With our planning process, we take these teams off-site and sequester them for two days using a customized and slightly modified version of traditional Japanese planning called “Hoshin.”   Unlike traditional planning methods, this planning technique ensures that the actions steps developed are put in a perfectly logical and efficient sequence for execution. Most of the companies we have worked with have really been surprised by not only their steps, but also their sequence. Many times the items they thought were top priorities were quite far down the list!

So when you get your team together, your goal is to digest the feedback and develop a concrete action plan.  The final plan should include each action item or goal, steps to completion including interim measurable milestones, potential obstacles, the task finish date, and the person responsible for ultimate execution of each step. 

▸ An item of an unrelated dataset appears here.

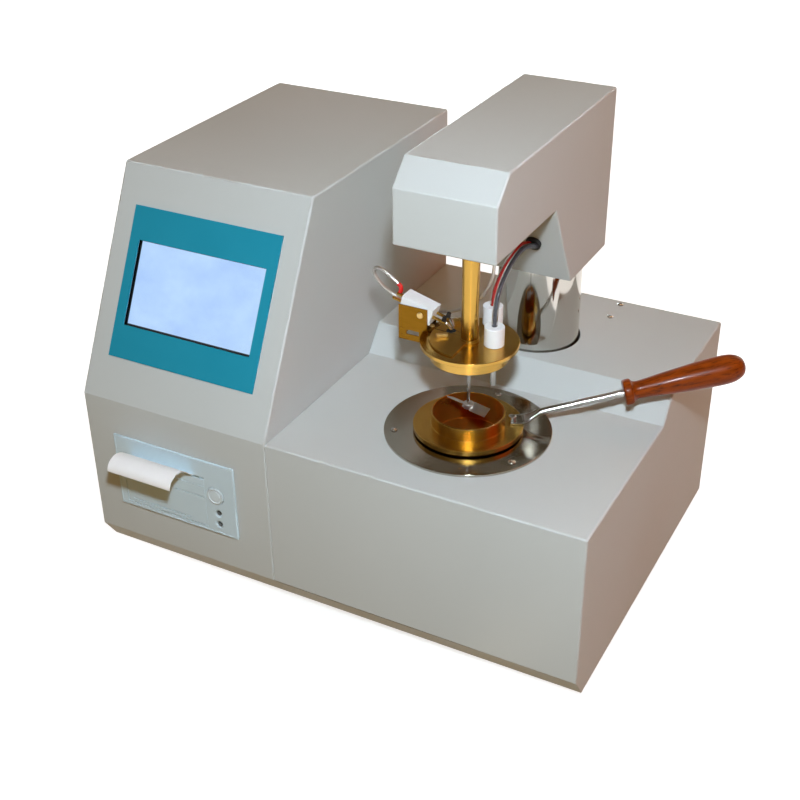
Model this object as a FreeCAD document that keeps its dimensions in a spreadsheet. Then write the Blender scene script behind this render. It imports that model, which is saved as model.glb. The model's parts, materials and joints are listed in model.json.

Next comes the hardest part – actual execution!  As your staff proceeds with action steps, keep the strategic team informed about progress (or lack of it!) Although you want smooth seamless execution, remember that Rome wasn’t built in a day!  Regular checkups with the team are necessary to keep momentum and make strategic adjustments as necessary when things don’t work the way you thought they would.   With diligence, however, you will complete a good portion of your plan and reach the majority of your goals.  Then, you celebrate and simply start the process all over again.

As you proceed, remember it’s not always the destination that counts, it’s the journey.  The business climate and outside forces change rapidly.  No matter how good a plan, flexibility and the courage to foresee and adjust the sails as the winds change are vital.  As one marketer said to me, “We are plagued with these new fuel price challenges but we realize all we need to do is figure out how to use all of that price flux to our competitive advantage.”  Now that’s smart leadership and the entrepreneurial  can-do attitude that has fueled American businesses to success through even the worst of economic times.